There are three other areas that I found interesting in the NSTA data and the recent update:
1 – Oct production was a decent number the month immediately following a 24-day shutdown. While there might be a surge component there is also a delay in the production response to water injection. The Nov production number should provide a better guide to near term production performance - for better or worse.
2 - I thought the reference to increasing indigenous gas export facilities to 20MMscfd interesting and confusing. According to NSTA data Magnus was producing up to 40MMscfd in 2019. While this will be a combination of indigenous gas and recirculated imported injection gas, if it’s all coming out of the producing wells, what’s the difference with respect to the gas exporting facilities? The Magnus prospectus refers to a drop in gas used as fuel from 12MMscdf to 6MMscfd in 2024. I don’t know what allows this reduction but perhaps it’s been brought forward and is linked to the facilities upgrade.

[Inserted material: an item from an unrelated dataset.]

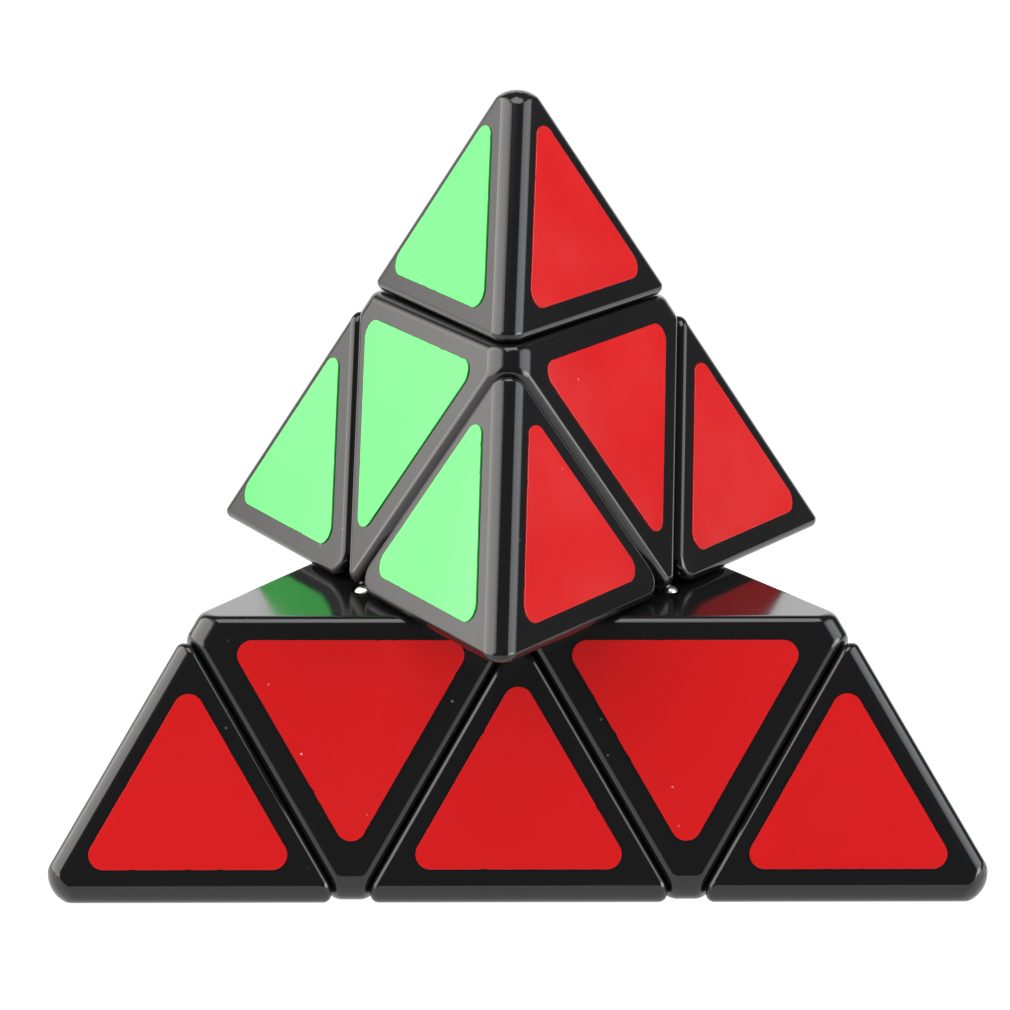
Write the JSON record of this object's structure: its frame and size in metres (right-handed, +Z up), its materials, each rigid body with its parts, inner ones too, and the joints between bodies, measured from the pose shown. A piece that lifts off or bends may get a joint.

3 – Given the change from 3 new Magnus production wells in 2022 to 1 (big boy) and talk of a supporting water injection well in 2023, leaves me wondering how many production wells we’ll see in 2023 – there is a finite number of slots, with each new well replacing an old well. This isn’t meant as a criticism of a change in plans, just an observation. Ultimately, Enquest will be managing the Magnus facility to maximise ‘returns’ which may have scope to take account of the current high gas prices. 2022 looks like a 200p/therm average for day-ahead pricing, equivalent to $140 per boe. I’m guessing 2023 will see something similar.
In 7-8 weeks, we’ll get a trading update which will provide guidance numbers for 2023 and perhaps answer my three points of interest.
There has been much speculation on the reasons US shale hasn’t responded to the increased oil price with a higher rate of drilling. I read a recent article which said that in spite of high investment returns on new drilling the returns on buybacks were greater because of the relatively low valuation on share prices. There was also the benefit to US shale producers of maintaining their ‘tier one’ assets for future drilling when the returns versus valuation metric switches. It sounded to me like one of the better arguments I’ve heard for the slow uptake on shale drilling.
While the likes of HBR do not have ‘tier one’ assets to ‘protect’ they do have a lower valuation than US shale, so perhaps a similar case can be made for buybacks.
I haven’t done the maths, but I’d guess HBR management has.
Also, I agree with comments on the appreciating value to shareholders of the $200m dividend, because of buybacks. Over time the share price will reflect the dividend yield.
In their last update Enquest said, "c.1.6 MMbbls have been hedged with an average floor price of $54/bbl and an average ceiling price of c.$73/bbl for the last two months of 2022"
Remember, these are financial instruments and may have already been closed out. The current front month often quoted here is Feb 2023, priced at c. $77 as I write.
But my understanding is that Enquest sell their production at 'dated brent', the price for delivery today, or perhaps some averaging, say the dated brent price over the last 5 days. I recall HUR quoting an offload priced on a 5-day dated brent average.
Yesterday's closing price on dated brent (Platts) was $85.5, when the Brent Front Month was $76.